L’étude de la Depp nous apprend quand même deux choses. La première c’est que le retour aux 4 jours est décidé par le ministre, si féru d’études scientifiques, en toute ignorance de ses effets.
La seconde c’est que la situation française est tout à fait exceptionnelle en Europe. « Avec la réforme des rythmes scolaires, le nombre moyen de jours d’école dans l’enseignement primaire est passé de 141 jours en 2010/2011 à 162 jours par an en 2014/2015, ce qui rapproche tendanciellement la France de la moyenne des pays de l’OCDE et de celle de l’UE. En 2015/2016, le nombre moyen de jours d’école en France est toujours de 162 jours ; il est de 185 jours en moyenne des pays de l’OCDE et de 182 en moyenne des pays de l’UE-22 (Regards sur l’éducation, 2016). La France demeure ainsi le pays qui a le plus petit nombre de jours de classe par an dans l’enseignement élémentaire. L’Allemagne en a 188, la Finlande 189, l’Angleterre 190 ». Le retour aux 4 jours va nous éloigner encore davantage des standards internationaux.

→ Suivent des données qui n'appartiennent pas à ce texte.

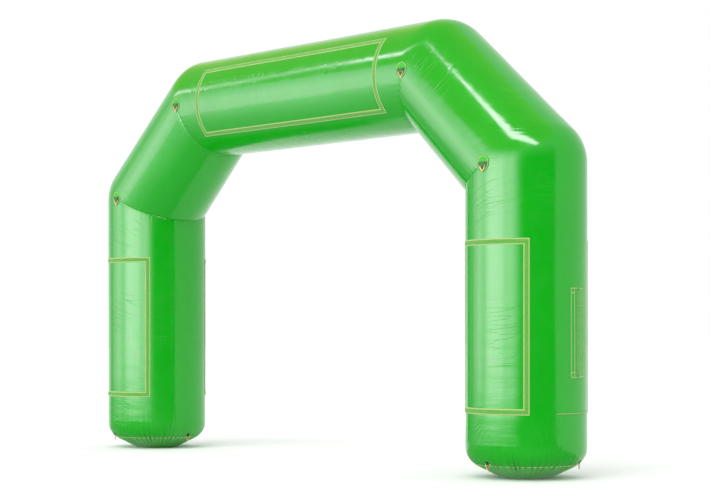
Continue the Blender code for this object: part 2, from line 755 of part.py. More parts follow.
def slot_cutter(name, turn, wide, deep_from, deep_to, low, high):
    """Box that cuts a slot through the right leg's wall."""
    shape = bmesh.new()
    bmesh.ops.create_cube(shape, size=1.0)
    matrix = Matrix.Rotation(turn, 4, "Z") @ Matrix.Diagonal((wide, deep_to - deep_from, high - low, 1.0))
    shape.transform(matrix)
    out = (deep_from + deep_to) / 2
    middle = Vector((LEG_X + out * math.sin(turn), -out * math.cos(turn), (low + high) / 2))
    bmesh.ops.translate(shape, vec=middle, verts=list(shape.verts))
    return add_object(name, mesh_of(name, shape), None, "cutters")


def build_zip(paints, right_leg):
    """Pressure release zip: slit, tapes, facings, seal flap, slider and pull."""
    slit_low = ZIP_CHAIN_LOW + SLIT_END
    slit_high = ZIP_CHAIN_LOW + ZIP_CHAIN_TALL - SLIT_END
    slit = slot_cutter(
        "zip_slit", ZIP_TURN, SLIT_WIDTH, LEG_RADIUS - OVERRUN, LEG_RADIUS + OVERRUN, slit_low, slit_high
    )
    combine(right_leg, slit, "DIFFERENCE")
    zip_half("zip_front_tape", -1, paints["zip_tape"])
    zip_half("zip_rear_tape", 1, paints["zip_tape"])
    over = GAP + ZIP_TAPE_THICKNESS + GAP
    edge = ZIP_TAPE_REACH + over
    section = [(FACING_INSET, over), (edge, over), (edge + FACING_STEP, GAP), (FACING_REACH, GAP)]
    high = ZIP_LOW + ZIP_TALL
    zip_sheet("zip_rear_facing", section, ZIP_LOW, high, FACING_THICKNESS, True, paints["skin"])
    section = [(-off, lift) for off, lift in section]
    zip_sheet("zip_front_facing", section, ZIP_LOW, high, FACING_THICKNESS, True, paints["skin"])
    inside = -SKIN - GAP
    section = [(-SEAL_FLAP_REACH, inside), (SEAL_FLAP_REACH, inside)]
    low = slit_low - SEAL_FLAP_OVERLAP
    high = slit_high + SEAL_FLAP_OVERLAP
    zip_sheet("zip_seal_flap", section, low, high, SKIN, False, paints["skin"])
    build_slider(paints)


def build_sleeve(paints, right_leg):
    """Blower sleeve: a slit in the leg, a lip that hangs over it, and the flat sleeve inside."""
    low = MOUTH_HEIGHT + LIP_OVERLAP
    high = low + MOUTH_OPEN
    deep = LEG_RADIUS * math.cos(MOUTH_WIDE / 2 / LEG_RADIUS) - OVERRUN
    wide = 2 * LEG_RADIUS * math.sin(MOUTH_WIDE / 2 / LEG_RADIUS)
    slit = slot_cutter("mouth_slit", MOUTH_TURN, wide, deep, LEG_RADIUS + OVERRUN, low, high)
    combine(right_leg, slit, "DIFFERENCE")
    section = [(-LIP_REACH, GAP), (LIP_REACH, GAP)]
    zip_sheet(
        "sleeve_mouth_lip",
        section,
        MOUTH_HEIGHT,
        MOUTH_HEIGHT + LIP_TALL,
        LIP_THICKNESS,
        True,
        paints["skin"],
        MOUTH_TURN,
    )
    top = high + LIP_OVERLAP
    rings = []
    for height, inset in ((top - SLEEVE_LENGTH, SLEEVE_LEAN), (top, SKIN + GAP)):
        outer = LEG_RADIUS - inset
        half = MOUTH_WIDE / 2 / LEG_RADIUS
        ring = []
        for step in range(SLEEVE_STEPS + 1):
            ring.append((outer, MOUTH_TURN - half + 2 * half * step / SLEEVE_STEPS))
        for step in range(SLEEVE_STEPS, -1, -1):
            ring.append((outer - SLEEVE_FLAT, MOUTH_TURN - half + 2 * half * step / SLEEVE_STEPS))
        rings.append([Vector((LEG_X + out * math.sin(a), -out * math.cos(a), height)) for out, a in ring])
    sleeve = loft("blower_sleeve", rings, paints["skin"])
    solidify(sleeve, SKIN, False)


def main():
    """Build the arch."""
    start_scene()
    paints = {
        "skin": material("green_tarpaulin", (0.045, 0.50, 0.04), 0.22),
        "base": material("base_tarpaulin", (0.03, 0.30, 0.03), 0.35),
        "tape": material("hook_and_loop_tape", (0.22, 0.48, 0.10), 0.85),
        "webbing": material("green_webbing", (0.20, 0.55, 0.10), 0.8),
        "dark_webbing": material("dark_webbing", (0.02, 0.02, 0.02), 0.8),
        "brass": material("brass_wire", (0.75, 0.42, 0.18), 0.3, 1.0),
        "zip_tape": material("zip_tape", (0.05, 0.33, 0.06), 0.8),
        "zip_metal": material("zip_metal", (0.25, 0.25, 0.24), 0.4, 1.0),
    }
    right_leg = build_skin(paints)
    build_banner_frames(paints)
    loop = loop_mesh()
    dark_loop = loop.copy()
    ring = ring_mesh()
    build_bend_ties(paints, loop, ring)
    build_foot_ties(paints, dark_loop, ring)
    build_zip(paints, right_leg)
    build_sleeve(paints, right_leg)


main()
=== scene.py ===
"""Finished looks of an inflatable advertising arch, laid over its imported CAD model.

The script keeps the CAD nodes where they are and builds over them what a camera sees: taut glossy tarpaulin
with creases, puckers and gathers, stitched hook-and-loop frames, webbing ties with brass rings, the pressure
release zip and the mouth of the blower sleeve. Lengths are in metres, angles in radians unless a name says
degrees. An angle round a tube is counted from the front (-Y) towards the outside of the arch.
"""

import logging
import math
from dataclasses import dataclass, replace
from enum import Enum

import bpy
import numpy as np
from mathutils import Matrix, Vector


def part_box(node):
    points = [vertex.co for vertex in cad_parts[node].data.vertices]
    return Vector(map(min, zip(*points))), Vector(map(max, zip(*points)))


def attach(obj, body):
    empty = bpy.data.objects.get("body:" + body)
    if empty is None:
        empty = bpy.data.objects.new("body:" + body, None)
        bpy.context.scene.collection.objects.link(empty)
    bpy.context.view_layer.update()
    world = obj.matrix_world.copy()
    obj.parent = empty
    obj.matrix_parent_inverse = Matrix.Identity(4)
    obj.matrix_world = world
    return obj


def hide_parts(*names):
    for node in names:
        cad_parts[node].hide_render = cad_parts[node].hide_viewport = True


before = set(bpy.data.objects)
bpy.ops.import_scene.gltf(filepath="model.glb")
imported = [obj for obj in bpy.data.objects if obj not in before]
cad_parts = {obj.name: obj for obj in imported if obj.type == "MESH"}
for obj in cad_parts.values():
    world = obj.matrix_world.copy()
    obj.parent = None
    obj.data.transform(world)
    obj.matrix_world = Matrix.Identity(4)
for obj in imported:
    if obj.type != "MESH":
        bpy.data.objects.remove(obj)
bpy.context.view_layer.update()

LOG = logging.getLogger("arch")
MM = 0.001
ARCH_BODY = "arch"
ZIP_TURN = math.radians(100)
SHARP_BEND = math.radians(40)
MIRROR = np.array((-1.0, 1.0, 1.0))
UP = np.array((0.0, 1.0))
INWARD = np.array((-1.0, 0.0))


class Side(Enum):
    """Half of the arch, by the sign of its X."""

    RIGHT = 1
    LEFT = -1


class Face(Enum):
    """Face of the arch, by the sign of its Y."""

    FRONT = -1
    REAR = 1


class Tube(Enum):
    """Kind of air tube, with the seed of its own wrinkles."""

    LEG = 11
    DIAGONAL = 23
    BEAM = 37


class Bend(Enum):
    """Where two tubes meet."""

    KNEE = "knee"
    SHOULDER = "shoulder"


BEND_TUBES = {Bend.KNEE: (Tube.LEG, Tube.DIAGONAL), Bend.SHOULDER: (Tube.DIAGONAL, Tube.BEAM)}


@dataclass(frozen=True)
class ArchSizes:
    """Driving sizes of the arch, the same as in the CAD model."""

    leg_x: float = 2.660
    shoulder_x: float = 1.650
    knee_height: float = 2.550
    beam_height: float = 3.415
    leg_radius: float = 0.500
    beam_radius: float = 0.475
    bend_rounding: float = 0.360
    foot_height: float = 0.280
    foot_heights: tuple = (0.0, 0.072, 0.18, 0.286, 0.411, 0.536, 0.68, 0.82, 1.0)
    foot_radii: tuple = (0.39, 0.49, 0.61, 0.73, 0.85, 0.92, 0.97, 0.992, 1.0)
    seam_step: int = 4

    @property
    def seam_height(self) -> float:
        """Height of the gathered seam between leg and base."""
        return self.foot_height * self.foot_heights[self.seam_step]

    @property
    def seam_radius(self) -> float:
        """Radius of the gathered seam."""
        return self.leg_radius * self.foot_radii[self.seam_step]

    @property
    def knee(self) -> np.ndarray:
        """Middle of the knee, as X and Z."""
        return np.array((self.leg_x, self.knee_height))

    @property
    def shoulder(self) -> np.ndarray:
        """Middle of the shoulder, as X and Z."""
        return np.array((self.shoulder_x, self.beam_height))

    @property
    def rise(self) -> np.ndarray:
        """Direction of the diagonal from knee to shoulder, as X and Z."""
        return unit(self.shoulder - self.knee)

    @property
    def knee_bend(self) -> float:
        """Angle by which the path turns at the knee."""
        return math.atan2(self.leg_x - self.shoulder_x, self.beam_height - self.knee_height)

    @property
    def shoulder_bend(self) -> float:
        """Angle by which the path turns at the shoulder."""
        return math.pi / 2 - self.knee_bend

    @property
    def taper(self) -> float:
        """Loss of radius for each metre of the diagonal."""
        return (self.leg_radius - self.beam_radius) / float(np.linalg.norm(self.shoulder - self.knee))

    @property
    def section_ways(self) -> dict:
        """Outer direction of each tube's section, as X and Z."""
        rise = self.rise
        return {
            Tube.LEG: np.array((1.0, 0.0)),
            Tube.DIAGONAL: np.array((rise[1], -rise[0])),
            Tube.BEAM: np.array((0.0, 1.0)),
        }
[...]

Le raisonnement vaut aussi pour l’organisation de la semaine. « Pour l’ensemble des pays européens membres de l’OCDE, à l’exception de la France, le rythme hebdomadaire d’enseignement élémentaire est de 5 jours. En faisant passer celui-ci de 4 à 4,5 jours , la France s’est rapprochée du standard européen, en restant toutefois un peu en deçà », écrit la Depp.
Dernier enseignement : « En matière de congés estivaux, la France se situe dans la moyenne de l’Union européenne, avec 8 semaines », écrit la Depp. « L’Allemagne, les Pays-Bas et le Royaume-Uni (hors Irlande du nord) ne proposent que 6 semaines de congés durant l’été. Mais d’autres pays (Italie, Lettonie) s’illustrent au contraire par leur largesse : les élèves y bénéficient de 12 à 13 semaines de vacances l’été. C’est en France que les congés en cours d’années sont les plus longs, avec 4 périodes de près de deux semaines réparties sur 10 mois de l’année scolaire ». La question du calendrier annuel n’est donc pas celle de congés d’été qui seraient trop longs mais des petites vacances.